Things Fall Apart
by
Chinua Achebe
(Postcolonial Novel)
Postcolonialism
in the larger sense represents not only a period but also a conflict within
one’s own self as there is an effort to step outside one’s colonial self and to
approach the past reality from a new perspective. Jasbir Jain in her essay, “Post
coloniality, Literature and Politics” in the anthology Contesting Postcolonialism
has focused on Gandhi’s Hind Swaraj as a major postcolonial text and pointed
out the close association between history, literature and theory.
In
broad terms, postcolonial can be said to cover all the cultures affected by the
imperial process from the moment of colonization to the present day. When a nation
start conceiving and constructing ideas and practices to resist colonialism, its
ways, ideologies and legacies. The seeds of postcolonialism can be traced. To the
resistance and opposition that a nation or a people put up to the impositions
of the imperial forces. Chinua Achebe’s Things Fall Apart falls clearly in the
category of a postcolonial novel.
The
strain and tension of the colonized are reflected through the character of Okonkwo,
who symbolizes the position of the African under pressure in a rapidly changing
social situation. Through him Achebe builds a controlled tension between the
general and the particular by maintaining a balance between the social and individual
perspectives. At the societal level, Okonkwo symbolizes the traditional Igbo
past which the community wants to preserve. Okonkwo’s inflexibility, his insistence
on manliness and his rigid resistance to change are as much individual traits
as the traits of his culture.
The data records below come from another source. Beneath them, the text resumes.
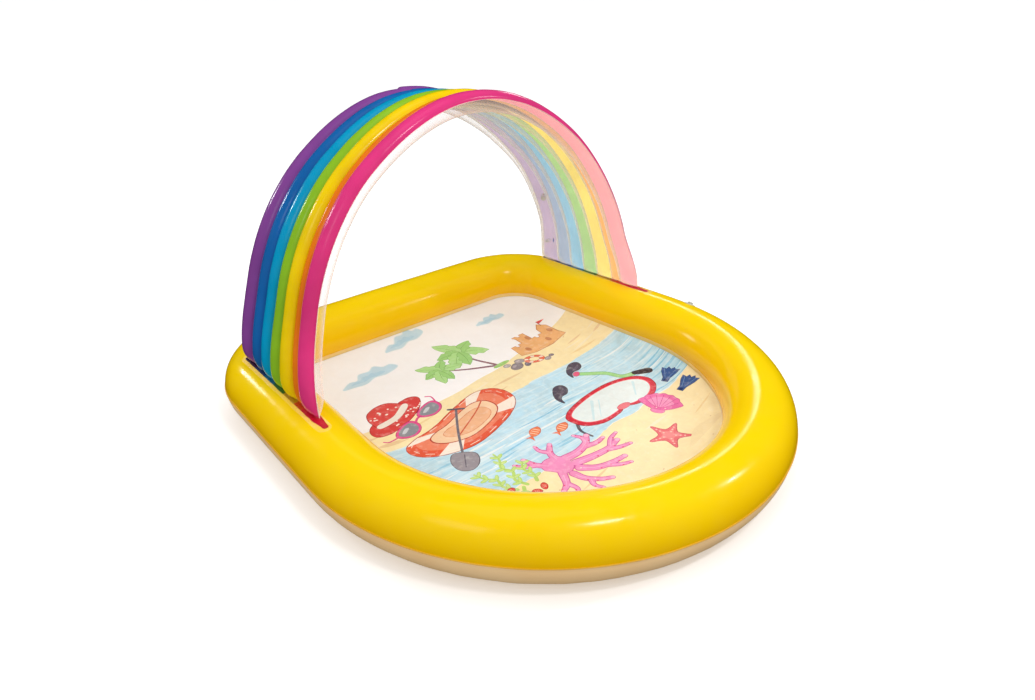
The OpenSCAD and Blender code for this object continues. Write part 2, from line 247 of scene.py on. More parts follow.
M["nut"] = moulded("nut_plastic", (26, 92, 176), rough=0.4)
M["rubber"] = moulded("washer_rubber", (28, 28, 30), rough=0.62, spec=0.3, grain=0.25)


# ------------------------------------------------------------------ mesh helpers
def volume(v, quads):
    a, b, c = v[quads[:, 0]], v[quads[:, 1]], v[quads[:, 2]]
    out = np.einsum("ij,ij->i", a, np.cross(b, c)).sum()
    if quads.shape[1] == 4:
        d = v[quads[:, 3]]
        out += np.einsum("ij,ij->i", a, np.cross(c, d)).sum()
    return out / 6


def build(name, verts, faces, mats, index=None, smooth=42.0):
    """A mesh object whose faces, one array of quads or triangles, point outwards."""
    verts = np.asarray(verts, float)
    faces = np.asarray(faces)
    if volume(verts, faces) < 0:
        faces = faces[:, ::-1]
    me = bpy.data.meshes.new(name)
    me.from_pydata(verts.tolist(), [], faces.tolist())
    for m in mats:
        me.materials.append(m)
    if index is not None:
        me.polygons.foreach_set("material_index", np.asarray(index, np.int32))
    me.polygons.foreach_set("use_smooth", np.ones(len(me.polygons), bool))
    me.update()
    me.set_sharp_from_angle(angle=rad(smooth))
    ob = bpy.data.objects.new(name, me)
    scene.collection.objects.link(ob)
    return ob


def grid(n, m, off, wrap):
    i = np.arange(n if wrap else n - 1)
    j = np.arange(m - 1)
    I, J = np.meshgrid(i, j, indexing="ij")
    K = (I + 1) % n
    return np.stack([off + I * m + J, off + K * m + J, off + K * m + J + 1, off + I * m + J + 1], -1).reshape(-1, 4)


def shell(P, Q, wrap=False):
    """A closed sheet between grids P and Q. Also gives 0, 1 or 2 for each face: on P, on Q, or on the rim."""
    n, m, _ = P.shape
    off = n * m
    top, low = grid(n, m, 0, wrap), grid(n, m, off, wrap)[:, ::-1]
    i = np.arange(n if wrap else n - 1)
    k = (i + 1) % n
    rims = [np.stack([i * m, off + i * m, off + k * m, k * m], -1),
            np.stack([i * m + m - 1, k * m + m - 1, off + k * m + m - 1, off + i * m + m - 1], -1)]
    if not wrap:
        j = np.arange(m - 1)
        e = (n - 1) * m
        rims += [np.stack([j, j + 1, off + j + 1, off + j], -1),
                 np.stack([e + j, off + e + j, off + e + j + 1, e + j + 1], -1)]
    rim = np.concatenate(rims)
    kind = np.concatenate([np.zeros(len(top)), np.ones(len(low)), np.full(len(rim), 2)]).astype(int)
    return np.concatenate([P.reshape(-1, 3), Q.reshape(-1, 3)]), np.concatenate([top, low, rim]), kind


def normals(P, wrap=False):
    a = (np.roll(P, -1, 0) - np.roll(P, 1, 0)) if wrap else np.gradient(P, axis=0)
    b = np.gradient(P, axis=1)
    n = np.cross(a, b)
    return n / np.maximum(np.linalg.norm(n, axis=-1, keepdims=True), 1e-12)


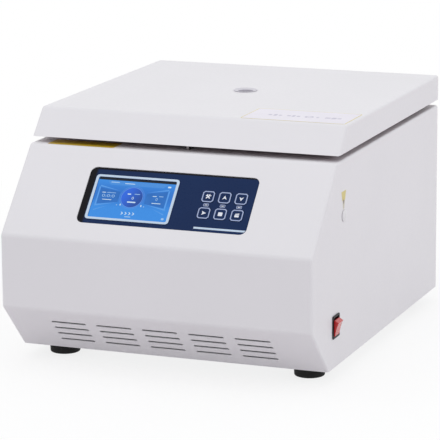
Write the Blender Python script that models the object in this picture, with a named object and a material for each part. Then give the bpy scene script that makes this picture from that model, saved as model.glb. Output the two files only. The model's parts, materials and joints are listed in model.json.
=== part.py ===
# Bench-top low-speed centrifuge with a swing-out rotor. All sizes are in metres.
# The origin is on the bench, in the middle of the footprint. +Z is up, the front faces -Y,
# and +X is to the right of somebody who stands in front of it.

import math

import bmesh
import bpy
from mathutils import Matrix, Vector

# Clearances and mesh fineness
gap = 0.0003
overrun = 0.003
running_gap = 0.001
merge_distance = 0.000001
smooth_angle = math.radians(35)
full_turn = math.tau
round_profile = 0.5
bowl_steps = 48
turn_steps = 24
round_steps = 16
small_steps = 12
corner_steps = 3
slot_end_steps = 2
bend_steps = 2

# Feet and tray
foot_height = 0.0157
foot_top_radius = 0.0185
foot_bottom_radius = 0.0177
foot_edge_round = 0.0015
foot_side_inset = 0.036
foot_front_inset = 0.094
foot_rear_inset = 0.060
tray_wall = 0.0015
tray_flange_height = 0.016

# Case sheet
case_wall = 0.0015
bend_radius = 0.003
chin_rise = 0.0573
chin_run = 0.0551
band_height = 0.0861
slope_run = 0.0856
deck_lip = 0.0652
rear_room = 0.0328
side_bay = 0.0413

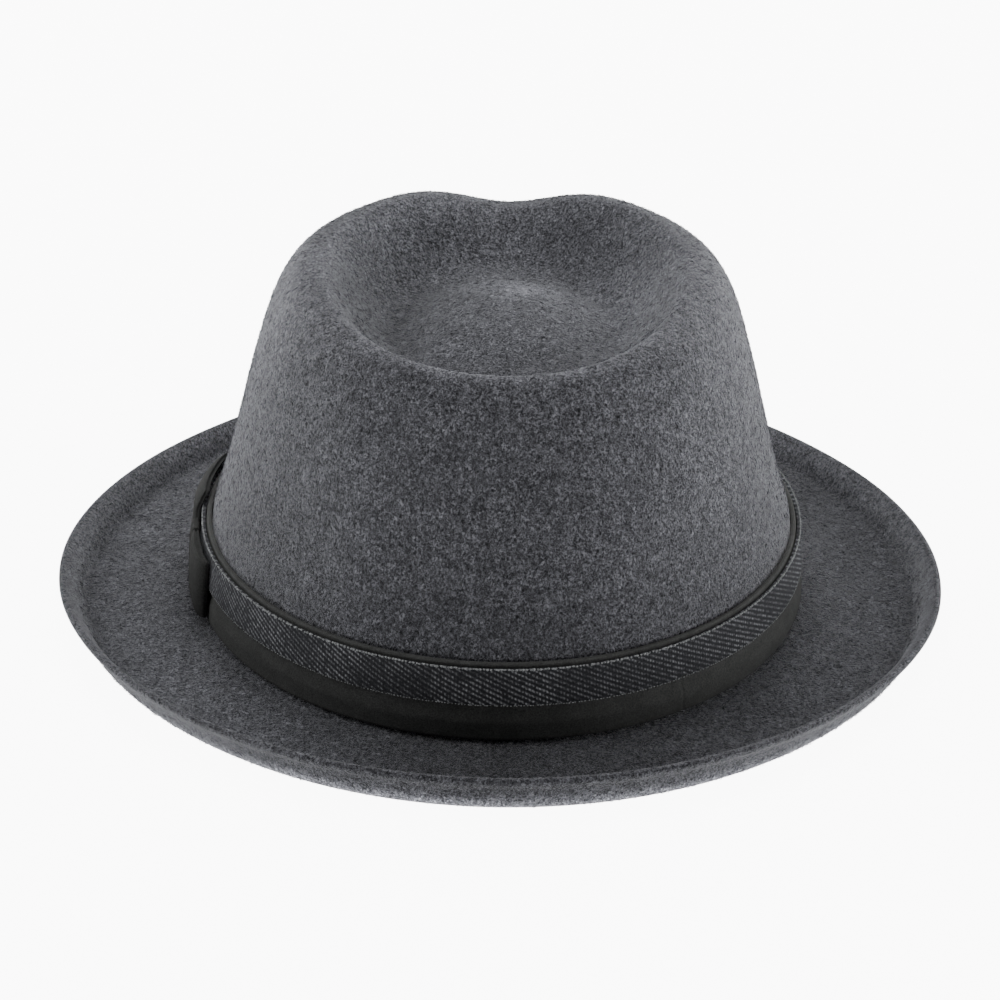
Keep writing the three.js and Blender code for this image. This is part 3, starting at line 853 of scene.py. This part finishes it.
def make_lights():
    """Soft boxes above and beyond the hat, and high and low on both sides, in a white room."""
    world = bpy.data.worlds.new("studio")
    world.use_nodes = True
    seen = node(world.node_tree, "LightPath").outputs["Is Camera Ray"]
    strength = math_node(world.node_tree, "MULTIPLY_ADD", seen, ROOM_SEEN, ROOM_GLOW)
    world.node_tree.links.new(strength, world.node_tree.nodes["Background"].inputs[1])
    world.node_tree.nodes["Background"].inputs[0].default_value = (1, 1, 1, 1)
    bpy.context.scene.world = world
    make_light("top_light", (0, 0, 1.4), (0.9, 0.9), 5)
    make_light("far_light", (0, 0.9, 1.1), (0.9, 0.9), 15)
    make_light("left_light", (-0.95, 0, 1.0), (0.9, 0.9), 6.5)
    make_light("right_light", (0.95, 0, 1.0), (0.9, 0.9), 1.5)
    make_light("left_low_light", (-1.35, 0, 0.2), (0.9, 0.4), 3)
    make_light("right_low_light", (1.35, 0, 0.2), (0.9, 0.4), 9)


def turned(a, b, angle):
    """a cos + b sin and b cos - a sin."""
    return a * math.cos(angle) + b * math.sin(angle), b * math.cos(angle) - a * math.sin(angle)


def make_camera():
    """The eye EYE_AWAY from the crown's foot, EYE_RISE up, EYE_SWING to the right, rolled and tilted."""
    rise, swing, roll, tilt = np.radians([EYE_RISE, EYE_SWING, EYE_ROLL, EYE_TILT])
    aim = np.array([0, CROWN_Y * MM, 0])
    level = np.array([math.sin(swing), -math.cos(swing), 0])
    back = math.cos(rise) * level + (0, 0, math.sin(rise))
    right = np.array([math.cos(swing), math.sin(swing), 0])
    up = np.cross(back, right)
    right, up = turned(right, up, roll)
    eye = aim + EYE_AWAY * back
    up, back = turned(up, back, tilt)
    data = bpy.data.cameras.new("camera")
    data.sensor_width = SENSOR
    data.lens = FOCAL * SENSOR / 1000
    data.clip_start, data.clip_end = 0.05, 50
    camera = bpy.data.objects.new("camera", data)
    camera.matrix_world = Matrix(np.vstack([np.stack([right, up, back, eye], 1), (0, 0, 0, 1)]).tolist())
    bpy.context.scene.collection.objects.link(camera)
    bpy.context.scene.camera = camera


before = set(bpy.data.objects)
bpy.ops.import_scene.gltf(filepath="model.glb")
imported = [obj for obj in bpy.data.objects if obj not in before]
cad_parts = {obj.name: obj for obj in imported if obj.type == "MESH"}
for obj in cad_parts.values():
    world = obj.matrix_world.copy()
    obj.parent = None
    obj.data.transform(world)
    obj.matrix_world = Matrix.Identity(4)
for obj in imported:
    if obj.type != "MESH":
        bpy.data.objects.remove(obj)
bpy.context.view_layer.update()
make_camera()
make_lights()
make_floor()
suede = suede_material("black_suede", 1.0)
crown_skin, brim_skin = make_felt(felt_material())
fibres = nap_material()
make_nap("crown_nap", crown_skin, CROWN_FIBRES, 21, fibres)
make_nap("brim_nap", brim_skin, BRIM_FIBRES, 22, fibres)
make_band(suede)
make_denim(denim_material())
make_threads(thread_material())
# The bow's suede is the band's suede at half its colour: painted shade
make_bow(suede_material("shaded_bow_suede", 0.5))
The novel can also be termed as a resistance
novel without being overtly political, it draws attention to the cultural imperialism
of the white men and portrays how a community falls apart because of the
collision between the imperialist powers and the local inhabitants.
Rather
than simply being the writing, which came after Empire, Things Fall Apart is a
novel which critically scrutinizes the colonial relationship and sets out to
exhibit in one way or another the resistance to colonial perspectives. The
novel traces the beginning of colonization, presents conflict and generates
multiple voices which makes it a multi-layered novel.